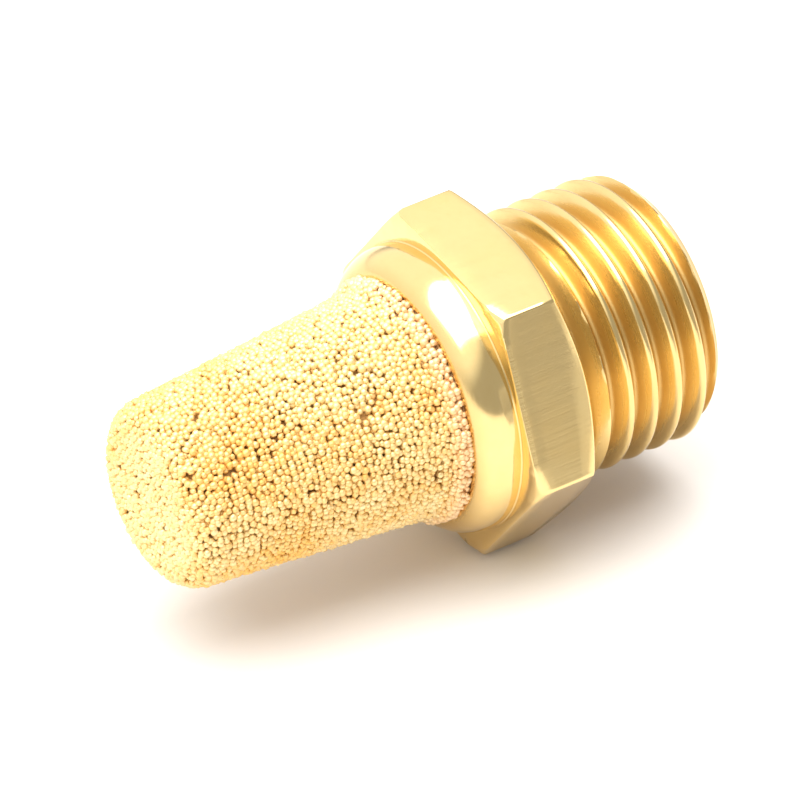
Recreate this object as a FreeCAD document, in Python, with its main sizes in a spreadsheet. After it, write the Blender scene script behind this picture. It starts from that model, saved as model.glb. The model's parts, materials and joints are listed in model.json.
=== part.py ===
"""Pneumatic exhaust muffler, port thread G1/4: a turned brass body and a sintered bronze element.

Frame, in millimetres: the axis of the part lies along Y. The origin is on that axis, in the
face of the hexagon that meets the port. The threaded shank points to +Y, the closed tip of
the sintered element to -Y, and +Z is up.

The body is hexagon bar, turned at both ends and bored through. The element is a hollow
conical thimble. Its skirt stands in a seat in the body, and the lip of the collar is rolled
in over the skirt's shoulder, which holds it for good. A raised rim of the element stands
against the end of the lip.
"""
import FreeCAD, Part
import math
import os
import Sketcher

SHEET = "sizes"

# Driving dimensions: lengths and diameters in mm, the angle in degrees.
DRIVING = {
    "thread_major_dia": 13.157,   # G1/4, over the crests
    "thread_length": 8.0,
    "thread_lead": 0.8,           # 45 degree lead-in at the port end
    "hex_flats": 15.0,
    "hex_thickness": 3.8,
    "hex_clocking": 48.0,         # first corner, turned from +X towards +Z
    "chamfer_angle": 30.0,        # of both hexagon chamfers, from the hexagon's faces
    "shoulder_chamfer_dia": 14.5, # what the chamfer leaves of the port-side face
    "front_chamfer_dia": 16.3,    # what the chamfer leaves of the front face
    "collar_dia": 14.1,
    "collar_length": 1.95,
    "collar_land": 0.35,          # straight stretch of the collar, beside the hexagon
    "lip_dia": 12.2,              # where the rolled edge meets the mouth's flat
    "lip_thickness": 0.65,        # the turned-in lip, along the axis
    "mouth_dia": 11.7,            # the hole that the turned-in lip leaves
    "bore_dia": 8.4,
    "bore_lead": 0.4,             # 45 degree chamfer where the bore opens
    "seat_dia": 12.1,
    "seat_setback": 2.3,          # the seat's floor, from the port-side face of the hexagon
    "skirt_gap": 0.02,            # radial gap between skirt and seat
    "neck_gap": 0.03,             # radial gap between the element and the mouth
    "rim_dia": 12.1,              # raised rim of the element, against the lip's end
    "rim_reach": 0.35,            # the rim, in front of the mouth
    "cone_base_dia": 11.24,
    "cone_base_reach": 3.1,       # where the rim has run out into the cone, from the hexagon
    "cone_tip_dia": 9.12,         # at the tip's flat, before its edge is rounded
    "tip_reach": 15.9,            # the tip's flat, from the front face of the hexagon
    "tip_rounding": 1.4,
    "hollow_base_dia": 7.9,
    "hollow_tip_dia": 6.0,
    "hollow_rounding": 0.8,
    "tip_wall": 2.0,
}

# Radii and places along the axis, worked out in the sheet from the driving dimensions.
DERIVED = {
    "thread_radius": "thread_major_dia / 2",
    "thread_lead_radius": "thread_major_dia / 2 - thread_lead",
    "thread_lead_start": "thread_length - thread_lead",
    "hex_corner_radius": "hex_flats / sqrt(3)",
    "hex_front": "-hex_thickness",
    "chamfer_slope": "tan(chamfer_angle * 1 deg)",
    "chamfer_clearance": "0.2",
    "chamfer_rim": "hex_corner_radius + 1",
    "shoulder_chamfer_radius": "shoulder_chamfer_dia / 2 - chamfer_clearance / chamfer_slope",
    "shoulder_chamfer_reach": "-(chamfer_rim - shoulder_chamfer_dia / 2) * chamfer_slope",
    "front_chamfer_radius": "front_chamfer_dia / 2 - chamfer_clearance / chamfer_slope",
    "front_chamfer_start": "hex_front - chamfer_clearance",
    "front_chamfer_reach": "hex_front + (chamfer_rim - front_chamfer_dia / 2) * chamfer_slope",
    "collar_radius": "collar_dia / 2",
    "collar_land_end": "hex_front - collar_land",
    "mouth_plane": "hex_front - collar_length",
    "lip_radius": "lip_dia / 2",
    "lip_drop": "collar_radius - lip_radius",
    "lip_back": "mouth_plane + lip_thickness",
    "lip_roll": "((collar_land_end - mouth_plane) ^ 2 + lip_drop ^ 2) / (2 * lip_drop)",
    "mouth_radius": "mouth_dia / 2",
    "bore_radius": "bore_dia / 2",
    "bore_lead_radius": "bore_radius + bore_lead",
    "bore_lead_start": "thread_length - bore_lead",
    "seat_radius": "seat_dia / 2",
    "seat_floor": "-seat_setback",
    "skirt_radius": "seat_radius - skirt_gap",
    "neck_radius": "mouth_radius - neck_gap",
    "rim_radius": "rim_dia / 2",
    "rim_end": "mouth_plane - rim_reach",
    "cone_base": "hex_front - cone_base_reach",
    "cone_base_radius": "cone_base_dia / 2",
    "cone_tip_radius": "cone_tip_dia / 2",
    "tip_plane": "hex_front - tip_reach",
    "hollow_base_radius": "hollow_base_dia / 2",
    "hollow_tip_radius": "hollow_tip_dia / 2",
    "hollow_end": "tip_plane + tip_wall",
}

FULL_TURN = 360.0
TOUCH = 1e-4                      # two places nearer than this are the same one, in mm


def make_sheet(doc):
    """Fill the spreadsheet: the driving numbers first, then the cells worked out from them."""
    sheet = doc.addObject("Spreadsheet::Sheet", SHEET)
    cells = [(name, str(value)) for name, value in DRIVING.items()]
    cells += [(name, "=" + formula) for name, formula in DERIVED.items()]
    for row, (name, content) in enumerate(cells, start=1):
        sheet.set(f"A{row}", name)
        sheet.set(f"B{row}", content)
        sheet.setAlias(f"B{row}", name)
    doc.recompute()
    return sheet


def origin_plane(body, role):
    """One of the body's own origin planes, found by its role."""
    return next(plane for plane in body.Origin.OriginFeatures if plane.Role == role)


def bind(sketch, constraint, name, cell):
    """Add a dimension to a sketch and tie it to a cell of the sheet."""
    index = sketch.addConstraint(constraint)
    sketch.renameConstraint(index, name)
    sketch.setExpression(f"Constraints.{name}", f"{SHEET}.{cell}")


def end_at(sketch, edge, place):
    """Which end of a sketch edge lies at a place: 1 for its start, 2 for its end."""
    return 1 if sketch.getPoint(edge, 1).distanceToPoint(place) < TOUCH else 2


def half_section(body, name, sheet, corners, arcs=None):
    """Draw a closed half-section in the YZ plane, to be turned about Y.

    corners: pairs of cell names, the place along the axis and the radius there. A radius of
    None puts the corner on the axis. arcs gives the cell that holds the radius of the edge
    that leaves a corner, where that edge is round and bulges away from the axis.
    """
    arcs = arcs or {}
    sketch = body.newObject("Sketcher::SketchObject", name)
    sketch.AttachmentSupport = (origin_plane(body, "YZ_Plane"), [""])
    sketch.MapMode = "FlatFace"

    places = []
    for along, radius in corners:
        height = 0.0 if radius is None else getattr(sheet, radius)
        places.append(FreeCAD.Vector(getattr(sheet, along), height, 0.0))

    count = len(corners)
    for corner in range(count):
        start, end = places[corner], places[(corner + 1) % count]
        if corner in arcs:
            sketch.addGeometry(bulging_arc(start, end, getattr(sheet, arcs[corner])), False)
        else:
            sketch.addGeometry(Part.LineSegment(start, end), False)

    for corner, (along, radius) in enumerate(corners):
        before = (corner - 1) % count
        place = places[corner]
        here = end_at(sketch, corner, place)
        sketch.addConstraint(Sketcher.Constraint(
            "Coincident", before, end_at(sketch, before, place), corner, here))
        bind(sketch, Sketcher.Constraint("DistanceX", -1, 1, corner, here, place.x),
             f"along_{corner}", along)
        if radius is None:
            sketch.addConstraint(Sketcher.Constraint("PointOnObject", corner, here, -1))
        else:
            bind(sketch, Sketcher.Constraint("DistanceY", -1, 1, corner, here, place.y),
                 f"radius_{corner}", radius)
    for corner, cell in arcs.items():
        bind(sketch, Sketcher.Constraint("Radius", corner, getattr(sheet, cell)),
             f"arc_{corner}", cell)
    return sketch


def bulging_arc(start, end, radius):
    """The arc of a given radius between two places that bulges away from the axis."""
    chord = end - start
    outward = FreeCAD.Vector(-chord.y, chord.x, 0.0).normalize()
    if outward.y < 0.0:
        outward = outward * -1.0
    sagitta = radius - math.sqrt(radius ** 2 - (chord.Length / 2.0) ** 2)
    return Part.Arc(start, (start + end) * 0.5 + outward * sagitta, end)


def turned(body, kind, name, sketch):
    """Turn a half-section about the axis, as a Revolution that adds or a Groove that cuts."""
    feature = body.newObject(f"PartDesign::{kind}", name)
    feature.Profile = sketch
    feature.ReferenceAxis = (sketch, ["H_Axis"])
    feature.Angle = FULL_TURN
    return feature


def circle_edge(feature, along, radius):
    """The name of a feature's round edge at a place along the axis."""
    for index, edge in enumerate(feature.Shape.Edges, start=1):
        curve = edge.Curve
        if not isinstance(curve, Part.Circle):
            continue
        if abs(curve.Center.y - along) < TOUCH and abs(curve.Radius - radius) < TOUCH:
            return f"Edge{index}"
    raise RuntimeError(f"{feature.Label} has no round edge of radius {radius} at {along}")


def rounded(body, name, base, edge, cell):
    """Round one edge of a feature, by a radius held in the sheet."""
    fillet = body.newObject("PartDesign::Fillet", name)
    fillet.Base = (base, [edge])
    fillet.setExpression("Radius", f"{SHEET}.{cell}")
    return fillet


def make_brass_body(doc, sheet):
    """Hexagon, threaded shank and collar in one turned piece, bored through for the air."""
    body = doc.addObject("PartDesign::Body", "brass_body")

    hexagon = body.newObject("PartDesign::AdditivePrism", "hexagon")
    hexagon.Polygon = 6
    hexagon.AttachmentSupport = (origin_plane(body, "XZ_Plane"), [""])
    hexagon.MapMode = "FlatFace"
    hexagon.setExpression("Circumradius", f"{SHEET}.hex_corner_radius")
    hexagon.setExpression("Height", f"{SHEET}.hex_thickness")
    hexagon.setExpression("AttachmentOffset.Rotation.Angle", f"{SHEET}.hex_clocking")

    # Each chamfer's section starts a little outside the hexagon, so that it cuts cleanly.
    shoulder = half_section(body, "shoulder_chamfer_section", sheet, [
        ("chamfer_clearance", "shoulder_chamfer_radius"),
        ("chamfer_clearance", "chamfer_rim"),
        ("shoulder_chamfer_reach", "chamfer_rim"),
    ])
    turned(body, "Groove", "shoulder_chamfer", shoulder)
    front = half_section(body, "front_chamfer_section", sheet, [
        ("front_chamfer_start", "front_chamfer_radius"),
        ("front_chamfer_start", "chamfer_rim"),
        ("front_chamfer_reach", "chamfer_rim"),
    ])
    turned(body, "Groove", "front_chamfer", front)

    outside = half_section(body, "shank_and_collar_section", sheet, [
        ("thread_length", None),
        ("thread_length", "thread_lead_radius"),
        ("thread_lead_start", "thread_radius"),
        ("seat_floor", "thread_radius"),
        ("seat_floor", "collar_radius"),
        ("collar_land_end", "collar_radius"),
        ("mouth_plane", "lip_radius"),
        ("mouth_plane", None),
    ], arcs={5: "lip_roll"})
    turned(body, "Revolution", "shank_and_collar", outside)

    inside = half_section(body, "air_passage_section", sheet, [
        ("mouth_plane", None),
        ("mouth_plane", "mouth_radius"),
        ("lip_back", "mouth_radius"),
        ("lip_back", "seat_radius"),
        ("seat_floor", "seat_radius"),
        ("seat_floor", "bore_radius"),
        ("bore_lead_start", "bore_radius"),
        ("thread_length", "bore_lead_radius"),
        ("thread_length", None),
    ])
    turned(body, "Groove", "air_passage", inside)
    return body


def make_sintered_element(doc, sheet):
    """Hollow cone of sintered bronze with a closed tip and a skirt for its seat."""
    body = doc.addObject("PartDesign::Body", "sintered_element")

    section = half_section(body, "thimble_section", sheet, [
        ("hollow_end", None),
        ("hollow_end", "hollow_tip_radius"),
        ("seat_floor", "hollow_base_radius"),
        ("seat_floor", "skirt_radius"),
        ("lip_back", "skirt_radius"),
        ("lip_back", "neck_radius"),
        ("mouth_plane", "neck_radius"),
        ("mouth_plane", "rim_radius"),
        ("rim_end", "rim_radius"),
        ("cone_base", "cone_base_radius"),
        ("tip_plane", "cone_tip_radius"),
        ("tip_plane", None),
    ])
    thimble = turned(body, "Revolution", "thimble", section)
    doc.recompute()

    tip_edge = circle_edge(thimble, sheet.tip_plane, sheet.cone_tip_radius)
    tip = rounded(body, "rounded_tip", thimble, tip_edge, "tip_rounding")
    doc.recompute()

    hollow_edge = circle_edge(tip, sheet.hollow_end, sheet.hollow_tip_radius)
    rounded(body, "rounded_hollow", tip, hollow_edge, "hollow_rounding")
    return body


def check(doc, bodies):
    """Stop if any object of the document failed, or a piece isn't one valid solid."""
    for item in doc.Objects:
        if "Invalid" in item.State or "Error" in item.State:
            raise RuntimeError(f"{item.Label} failed: {item.State}")
    for body in bodies:
        shape = body.Shape
        if shape.isNull() or not shape.isValid() or len(shape.Solids) != 1:
            raise RuntimeError(f"{body.Label} is not one valid solid")


def main():
    """Build the document and write one file for each piece."""
    doc = FreeCAD.newDocument("pneumatic_muffler")
    sheet = make_sheet(doc)
    bodies = [make_brass_body(doc, sheet), make_sintered_element(doc, sheet)]
    doc.recompute()
    check(doc, bodies)

    os.makedirs("parts", exist_ok=True)
    for body in bodies:
        body.Shape.exportStep(f"parts/{body.Label}.step")
        box = body.Shape.optimalBoundingBox()
        print(f"{body.Label}: {body.Shape.Volume:.1f} mm3, "
              f"y {box.YMin:.2f} to {box.YMax:.2f}, x {box.XMin:.2f} to {box.XMax:.2f}")


main()
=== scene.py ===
"""Pneumatic exhaust muffler: a turned brass body with its G1/4 thread, and a sintered element.

The axis of the part lies along Y, with the threaded shank towards +Y and the closed tip of
the element towards -Y. Sizes in the classes are in millimetres, and meshes are in metres.
"""
import json
import logging
import math
from dataclasses import dataclass
from enum import Enum

import bmesh
import bpy
import numpy as np
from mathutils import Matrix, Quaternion, Vector


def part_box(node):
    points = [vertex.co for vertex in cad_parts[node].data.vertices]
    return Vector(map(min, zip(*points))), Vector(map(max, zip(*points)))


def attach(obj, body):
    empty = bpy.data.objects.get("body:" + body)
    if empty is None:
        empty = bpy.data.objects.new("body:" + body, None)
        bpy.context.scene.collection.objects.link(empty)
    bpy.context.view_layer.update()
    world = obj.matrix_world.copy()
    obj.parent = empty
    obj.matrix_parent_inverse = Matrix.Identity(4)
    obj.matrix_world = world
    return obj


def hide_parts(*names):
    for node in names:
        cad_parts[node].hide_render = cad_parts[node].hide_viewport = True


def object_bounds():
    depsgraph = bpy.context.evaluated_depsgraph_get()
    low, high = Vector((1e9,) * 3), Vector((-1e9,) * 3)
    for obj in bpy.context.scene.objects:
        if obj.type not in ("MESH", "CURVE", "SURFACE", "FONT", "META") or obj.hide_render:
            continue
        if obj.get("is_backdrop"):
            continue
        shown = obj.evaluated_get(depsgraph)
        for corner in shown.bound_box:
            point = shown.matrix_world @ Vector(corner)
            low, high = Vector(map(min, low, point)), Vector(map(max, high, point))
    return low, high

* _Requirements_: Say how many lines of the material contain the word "shown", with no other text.

* _The reply_: 3